The construction company argued that the driver could recover nothing because he was “contributorily negligent.” In most states, if one of the people in an accident is a little bit at fault – 5%, 10%, $25, even up to 49 or 50% at fault – then the individual who is “a little bit at fault” can still recover, but get’s their award reduced by their percentage of fault. So, if a jury awards someone $100,000, but finds them 10% at fault, they couldn’t recover that 10% meaning their award would be reduced to $90,000. However, in Alabama if someone is even 1% at fault – if they are contributorily negligent – they can receive nothing. The construction company argued that for crossing over a double yellow line the driver was negligent per se – and therefore couldn’t recover anything.
The construction company had won a contract to replace a bridge on a public highway.

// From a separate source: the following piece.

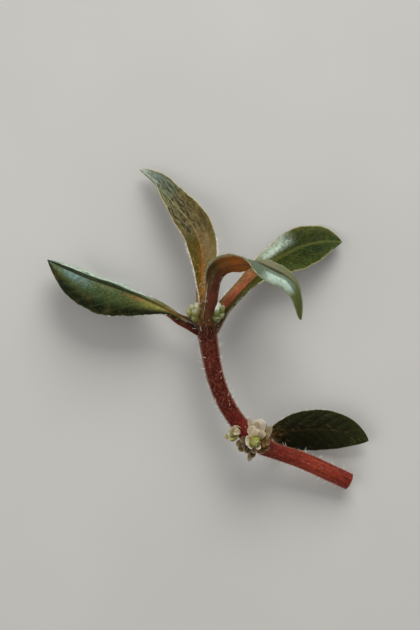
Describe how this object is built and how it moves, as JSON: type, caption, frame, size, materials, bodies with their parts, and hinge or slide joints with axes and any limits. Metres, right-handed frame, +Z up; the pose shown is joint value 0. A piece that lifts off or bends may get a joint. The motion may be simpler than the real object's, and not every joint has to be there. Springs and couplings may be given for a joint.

One afternoon the driver came upon the construction site where the grader was in his lane of traffic. The driver and his passengers reported the grader had stopped in the lane, while the construction worker driving the grader said it was in motion. When the van driver tried to get around the grader by crossing over the double yellow line into the opposing lane of traffic – then empty – the grader turned into the van causing a collision.

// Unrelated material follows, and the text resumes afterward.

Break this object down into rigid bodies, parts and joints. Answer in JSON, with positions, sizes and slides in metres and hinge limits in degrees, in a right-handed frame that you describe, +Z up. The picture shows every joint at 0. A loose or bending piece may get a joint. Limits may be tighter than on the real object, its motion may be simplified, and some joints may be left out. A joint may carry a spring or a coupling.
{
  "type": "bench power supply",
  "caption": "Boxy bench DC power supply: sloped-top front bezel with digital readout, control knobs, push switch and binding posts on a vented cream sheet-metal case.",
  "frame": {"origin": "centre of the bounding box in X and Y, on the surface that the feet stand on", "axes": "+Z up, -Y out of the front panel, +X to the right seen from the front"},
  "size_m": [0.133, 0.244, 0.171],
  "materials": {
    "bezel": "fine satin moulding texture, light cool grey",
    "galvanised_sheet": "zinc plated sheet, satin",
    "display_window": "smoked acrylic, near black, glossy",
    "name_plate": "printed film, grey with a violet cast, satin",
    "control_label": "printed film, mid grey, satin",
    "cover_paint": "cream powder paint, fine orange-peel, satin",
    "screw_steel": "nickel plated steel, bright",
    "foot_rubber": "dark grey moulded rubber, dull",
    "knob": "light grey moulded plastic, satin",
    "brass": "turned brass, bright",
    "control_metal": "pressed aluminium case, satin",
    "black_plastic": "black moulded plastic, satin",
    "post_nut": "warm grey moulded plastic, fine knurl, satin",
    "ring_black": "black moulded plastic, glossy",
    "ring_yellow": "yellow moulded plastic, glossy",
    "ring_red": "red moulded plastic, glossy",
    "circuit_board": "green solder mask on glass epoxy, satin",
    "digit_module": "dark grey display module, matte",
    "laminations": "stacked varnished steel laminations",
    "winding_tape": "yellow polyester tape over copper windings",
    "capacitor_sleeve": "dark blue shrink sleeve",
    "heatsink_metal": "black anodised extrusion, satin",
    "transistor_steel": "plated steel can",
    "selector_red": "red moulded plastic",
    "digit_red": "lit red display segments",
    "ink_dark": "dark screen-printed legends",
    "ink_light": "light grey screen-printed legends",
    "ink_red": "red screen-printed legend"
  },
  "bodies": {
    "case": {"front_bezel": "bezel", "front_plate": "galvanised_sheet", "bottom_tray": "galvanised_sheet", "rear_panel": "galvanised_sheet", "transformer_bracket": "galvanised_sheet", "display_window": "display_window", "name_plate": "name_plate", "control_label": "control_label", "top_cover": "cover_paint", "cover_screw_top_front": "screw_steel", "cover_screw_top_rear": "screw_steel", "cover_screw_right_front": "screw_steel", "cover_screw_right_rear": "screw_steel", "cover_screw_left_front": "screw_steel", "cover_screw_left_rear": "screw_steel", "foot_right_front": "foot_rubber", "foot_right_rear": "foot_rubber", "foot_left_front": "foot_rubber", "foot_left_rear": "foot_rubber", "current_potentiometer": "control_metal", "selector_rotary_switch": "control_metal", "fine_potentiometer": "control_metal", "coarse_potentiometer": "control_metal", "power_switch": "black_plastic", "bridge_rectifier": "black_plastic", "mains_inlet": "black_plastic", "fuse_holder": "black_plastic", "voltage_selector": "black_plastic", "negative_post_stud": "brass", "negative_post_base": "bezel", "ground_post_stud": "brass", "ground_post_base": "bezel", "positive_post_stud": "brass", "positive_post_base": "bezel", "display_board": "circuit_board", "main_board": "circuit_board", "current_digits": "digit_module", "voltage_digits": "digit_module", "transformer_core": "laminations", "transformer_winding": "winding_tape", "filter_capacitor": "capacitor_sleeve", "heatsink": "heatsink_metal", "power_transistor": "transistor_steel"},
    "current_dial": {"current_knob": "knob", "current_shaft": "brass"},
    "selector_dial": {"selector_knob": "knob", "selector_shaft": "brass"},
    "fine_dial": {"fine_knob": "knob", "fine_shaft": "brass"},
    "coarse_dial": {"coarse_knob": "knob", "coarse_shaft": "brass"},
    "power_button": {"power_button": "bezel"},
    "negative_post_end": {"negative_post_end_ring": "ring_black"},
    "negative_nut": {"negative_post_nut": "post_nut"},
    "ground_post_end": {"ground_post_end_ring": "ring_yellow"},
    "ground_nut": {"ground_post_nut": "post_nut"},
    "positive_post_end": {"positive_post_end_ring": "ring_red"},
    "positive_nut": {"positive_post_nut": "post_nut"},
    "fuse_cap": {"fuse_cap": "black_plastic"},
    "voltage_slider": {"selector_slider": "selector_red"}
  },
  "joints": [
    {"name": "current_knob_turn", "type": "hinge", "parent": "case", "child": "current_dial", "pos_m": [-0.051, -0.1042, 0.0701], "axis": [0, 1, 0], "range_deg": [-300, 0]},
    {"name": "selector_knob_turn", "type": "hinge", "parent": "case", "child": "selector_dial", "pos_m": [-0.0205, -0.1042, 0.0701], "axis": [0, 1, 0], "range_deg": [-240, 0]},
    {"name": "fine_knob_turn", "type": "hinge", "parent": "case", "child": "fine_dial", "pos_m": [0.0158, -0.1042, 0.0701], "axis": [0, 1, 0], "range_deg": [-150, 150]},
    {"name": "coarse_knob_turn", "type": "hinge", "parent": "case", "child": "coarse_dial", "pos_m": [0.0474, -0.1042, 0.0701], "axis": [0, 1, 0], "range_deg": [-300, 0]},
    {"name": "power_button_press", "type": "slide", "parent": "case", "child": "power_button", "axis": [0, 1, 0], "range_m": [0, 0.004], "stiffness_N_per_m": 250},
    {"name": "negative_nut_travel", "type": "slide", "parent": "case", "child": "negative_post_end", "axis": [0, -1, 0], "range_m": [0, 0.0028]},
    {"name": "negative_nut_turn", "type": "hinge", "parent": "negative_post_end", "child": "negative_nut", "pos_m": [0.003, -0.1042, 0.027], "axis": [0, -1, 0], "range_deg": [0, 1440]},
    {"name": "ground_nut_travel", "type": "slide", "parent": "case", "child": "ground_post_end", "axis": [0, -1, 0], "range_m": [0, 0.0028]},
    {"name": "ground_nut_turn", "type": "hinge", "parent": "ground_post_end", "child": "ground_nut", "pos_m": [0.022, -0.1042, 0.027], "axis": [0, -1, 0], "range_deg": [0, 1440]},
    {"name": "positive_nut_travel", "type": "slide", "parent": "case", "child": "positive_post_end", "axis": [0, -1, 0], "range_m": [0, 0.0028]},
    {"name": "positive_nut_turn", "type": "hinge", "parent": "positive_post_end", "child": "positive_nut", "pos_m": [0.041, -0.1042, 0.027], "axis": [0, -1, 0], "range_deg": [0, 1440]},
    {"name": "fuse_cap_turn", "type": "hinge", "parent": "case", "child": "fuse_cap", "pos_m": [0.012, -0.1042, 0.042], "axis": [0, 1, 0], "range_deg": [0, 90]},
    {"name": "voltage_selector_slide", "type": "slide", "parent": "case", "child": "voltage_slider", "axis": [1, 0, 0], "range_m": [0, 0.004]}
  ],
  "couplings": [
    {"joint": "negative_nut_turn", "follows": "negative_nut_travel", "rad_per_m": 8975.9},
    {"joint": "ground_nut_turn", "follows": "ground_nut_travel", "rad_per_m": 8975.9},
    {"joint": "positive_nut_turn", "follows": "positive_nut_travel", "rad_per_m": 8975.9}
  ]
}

At least two Alabama statutes may have been violated by the van driver crossing over into the other lane to pass the grader. However, if the van driver was justified in crossing over the double lines, then he wasn’t negligent. The Alabama Supreme Court said that whether the van driver was justified in going into the other lane was a question of fact that was best for the jury to decide and refused to reverse the jury’s determination citing a number of contested facts that the jury could have decided either way: whether there were signs for construction, whether there was a flagger, whether the van driver was going to fast, whether the grader was using appropriate lights and signals, and the like. The Court rejected the construction company’s contributory negligence argument.
Spoliation & Excess Damages
There were two other significant issues at play in the case, spoliation being one of them. Spoliation of evidence happens when one party destroys evidence when it should have been preserved for trial. In this case, the motor grader was repaired before it could be inspected by the van driver’s legal team, and this despite requests to preserve the grader in its damaged state so it could be inspected. When spoliation occurs the judge can punish the offending party in a number of ways. Here the judge how to handle it in the hands of the jury by allowing the van driver’s lawyer to argue to the jury their claim that the construction company had spoiled evidence. Though the construction company complained about this on appeal, the Alabama Supreme Court had no issue with it.

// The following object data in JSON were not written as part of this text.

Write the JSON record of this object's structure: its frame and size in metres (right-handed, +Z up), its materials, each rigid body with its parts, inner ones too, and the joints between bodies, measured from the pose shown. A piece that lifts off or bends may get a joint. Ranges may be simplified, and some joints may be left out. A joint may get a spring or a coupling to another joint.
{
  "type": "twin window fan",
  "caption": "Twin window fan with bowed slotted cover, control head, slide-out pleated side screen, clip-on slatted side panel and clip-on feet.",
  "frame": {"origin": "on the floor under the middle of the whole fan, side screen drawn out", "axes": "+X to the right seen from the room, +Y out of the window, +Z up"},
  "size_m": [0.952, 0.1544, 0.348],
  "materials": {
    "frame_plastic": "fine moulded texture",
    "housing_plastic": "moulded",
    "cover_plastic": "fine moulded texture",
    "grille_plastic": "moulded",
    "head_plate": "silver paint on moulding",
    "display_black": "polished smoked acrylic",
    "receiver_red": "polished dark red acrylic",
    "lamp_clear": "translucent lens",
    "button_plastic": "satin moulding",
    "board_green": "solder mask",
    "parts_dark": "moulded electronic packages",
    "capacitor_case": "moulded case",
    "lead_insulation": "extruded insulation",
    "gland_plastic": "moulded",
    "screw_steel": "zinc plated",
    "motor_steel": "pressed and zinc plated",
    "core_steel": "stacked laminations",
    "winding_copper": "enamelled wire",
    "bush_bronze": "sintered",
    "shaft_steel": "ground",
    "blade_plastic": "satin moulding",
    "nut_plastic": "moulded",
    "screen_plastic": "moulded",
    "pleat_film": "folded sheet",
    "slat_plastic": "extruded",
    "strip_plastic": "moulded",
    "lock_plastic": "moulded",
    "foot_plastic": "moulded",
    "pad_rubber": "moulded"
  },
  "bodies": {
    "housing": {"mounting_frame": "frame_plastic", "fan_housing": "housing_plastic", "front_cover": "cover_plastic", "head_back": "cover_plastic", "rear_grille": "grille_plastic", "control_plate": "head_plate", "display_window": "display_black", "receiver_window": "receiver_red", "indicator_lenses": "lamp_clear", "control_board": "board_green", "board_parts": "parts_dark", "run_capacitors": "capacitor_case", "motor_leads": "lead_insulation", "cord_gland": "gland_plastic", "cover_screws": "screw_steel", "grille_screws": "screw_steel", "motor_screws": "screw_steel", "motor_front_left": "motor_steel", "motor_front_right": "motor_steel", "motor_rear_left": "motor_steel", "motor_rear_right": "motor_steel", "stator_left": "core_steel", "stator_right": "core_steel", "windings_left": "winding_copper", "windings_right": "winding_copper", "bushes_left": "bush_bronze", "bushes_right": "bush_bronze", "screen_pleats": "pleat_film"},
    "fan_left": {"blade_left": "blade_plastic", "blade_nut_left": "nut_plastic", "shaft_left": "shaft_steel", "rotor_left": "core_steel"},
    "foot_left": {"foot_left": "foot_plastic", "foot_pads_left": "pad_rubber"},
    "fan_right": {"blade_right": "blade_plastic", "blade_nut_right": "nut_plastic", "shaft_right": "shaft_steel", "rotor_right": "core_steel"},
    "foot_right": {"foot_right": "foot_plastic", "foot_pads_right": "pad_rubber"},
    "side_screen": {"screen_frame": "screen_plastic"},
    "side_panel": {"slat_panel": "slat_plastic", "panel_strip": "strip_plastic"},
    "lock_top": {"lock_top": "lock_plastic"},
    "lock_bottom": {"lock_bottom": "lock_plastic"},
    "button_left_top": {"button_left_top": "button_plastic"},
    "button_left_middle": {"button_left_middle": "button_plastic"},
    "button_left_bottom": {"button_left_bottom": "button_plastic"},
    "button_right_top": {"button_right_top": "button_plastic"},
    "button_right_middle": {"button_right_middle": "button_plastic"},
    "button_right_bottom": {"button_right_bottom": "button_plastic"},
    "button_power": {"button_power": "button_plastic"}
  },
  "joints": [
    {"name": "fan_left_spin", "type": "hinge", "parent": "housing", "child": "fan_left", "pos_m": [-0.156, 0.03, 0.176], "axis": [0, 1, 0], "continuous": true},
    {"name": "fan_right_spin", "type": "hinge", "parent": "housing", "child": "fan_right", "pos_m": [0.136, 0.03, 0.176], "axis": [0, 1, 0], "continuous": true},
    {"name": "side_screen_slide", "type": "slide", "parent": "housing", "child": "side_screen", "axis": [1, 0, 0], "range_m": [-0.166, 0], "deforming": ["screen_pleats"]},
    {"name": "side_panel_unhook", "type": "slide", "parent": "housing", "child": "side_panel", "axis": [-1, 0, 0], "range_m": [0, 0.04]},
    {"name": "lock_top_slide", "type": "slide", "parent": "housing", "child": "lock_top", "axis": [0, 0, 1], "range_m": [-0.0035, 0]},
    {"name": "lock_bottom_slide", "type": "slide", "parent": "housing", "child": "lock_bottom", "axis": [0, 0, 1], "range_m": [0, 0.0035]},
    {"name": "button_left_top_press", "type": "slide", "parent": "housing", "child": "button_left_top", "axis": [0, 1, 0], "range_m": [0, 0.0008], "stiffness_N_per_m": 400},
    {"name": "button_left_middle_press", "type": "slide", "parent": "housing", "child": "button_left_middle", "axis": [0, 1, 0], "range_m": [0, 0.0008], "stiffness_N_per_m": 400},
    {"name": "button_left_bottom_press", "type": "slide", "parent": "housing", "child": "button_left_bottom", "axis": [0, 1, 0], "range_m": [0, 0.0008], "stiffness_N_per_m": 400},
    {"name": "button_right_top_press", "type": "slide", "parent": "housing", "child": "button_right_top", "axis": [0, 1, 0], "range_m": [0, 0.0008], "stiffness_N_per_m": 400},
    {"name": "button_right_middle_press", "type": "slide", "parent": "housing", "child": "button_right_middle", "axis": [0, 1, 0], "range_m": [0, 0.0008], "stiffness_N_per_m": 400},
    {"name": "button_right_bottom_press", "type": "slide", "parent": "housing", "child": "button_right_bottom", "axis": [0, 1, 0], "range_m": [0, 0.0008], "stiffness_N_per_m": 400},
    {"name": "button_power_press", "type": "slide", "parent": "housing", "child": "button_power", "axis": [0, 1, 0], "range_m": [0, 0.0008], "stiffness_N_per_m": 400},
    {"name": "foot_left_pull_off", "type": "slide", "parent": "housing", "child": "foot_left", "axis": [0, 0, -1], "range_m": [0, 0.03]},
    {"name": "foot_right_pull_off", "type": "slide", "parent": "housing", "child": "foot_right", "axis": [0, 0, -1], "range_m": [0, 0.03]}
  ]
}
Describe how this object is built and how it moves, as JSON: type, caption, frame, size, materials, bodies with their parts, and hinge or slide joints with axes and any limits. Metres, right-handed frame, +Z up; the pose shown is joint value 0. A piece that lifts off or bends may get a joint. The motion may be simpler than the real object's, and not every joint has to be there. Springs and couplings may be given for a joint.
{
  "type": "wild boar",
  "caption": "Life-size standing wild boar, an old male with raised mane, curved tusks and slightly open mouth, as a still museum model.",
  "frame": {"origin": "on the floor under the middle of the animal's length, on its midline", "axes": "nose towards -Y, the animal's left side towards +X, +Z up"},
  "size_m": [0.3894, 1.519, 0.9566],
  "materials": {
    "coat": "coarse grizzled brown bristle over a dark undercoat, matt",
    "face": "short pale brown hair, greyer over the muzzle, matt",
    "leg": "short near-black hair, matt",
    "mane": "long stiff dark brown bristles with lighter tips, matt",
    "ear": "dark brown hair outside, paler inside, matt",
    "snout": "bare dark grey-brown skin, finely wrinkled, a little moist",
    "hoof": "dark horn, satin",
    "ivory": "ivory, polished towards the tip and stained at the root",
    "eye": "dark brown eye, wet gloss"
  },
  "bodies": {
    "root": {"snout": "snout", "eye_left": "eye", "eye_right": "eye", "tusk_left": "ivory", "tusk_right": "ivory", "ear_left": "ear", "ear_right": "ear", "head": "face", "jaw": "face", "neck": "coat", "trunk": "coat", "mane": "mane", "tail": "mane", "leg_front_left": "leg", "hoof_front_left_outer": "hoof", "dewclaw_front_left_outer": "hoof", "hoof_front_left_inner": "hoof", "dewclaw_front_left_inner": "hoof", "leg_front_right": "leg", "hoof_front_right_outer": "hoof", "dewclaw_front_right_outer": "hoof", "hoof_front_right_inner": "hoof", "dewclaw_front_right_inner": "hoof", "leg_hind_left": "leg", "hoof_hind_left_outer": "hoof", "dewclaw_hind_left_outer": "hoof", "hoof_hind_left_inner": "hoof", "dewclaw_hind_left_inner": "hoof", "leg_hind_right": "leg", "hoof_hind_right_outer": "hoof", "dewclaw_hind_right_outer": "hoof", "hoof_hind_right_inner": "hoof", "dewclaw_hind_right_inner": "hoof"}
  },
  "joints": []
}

Lastly, the construction company argued that the jury’s award of $3 million dollars in compensatory damages was excessive in light of little economic evidence of losses in that realm. The van driver had approximately $77 thousand dollars in medical expenses and the Supreme Court doesn’t even mention what his lost wages were, if any. Nevertheless, the Supreme Court upheld the $3M verdict, relying on the jury’s central role in such decisions and citing the suffering that the van driver suffered and continues to suffer because of his injuries including a shattered femur.
This is not the first large jury verdict that the Alabama Supreme Court has upheld recently. However, it may be most interesting for providing a road map to plaintiffs’ attorneys for overcoming potential negligence per se claims.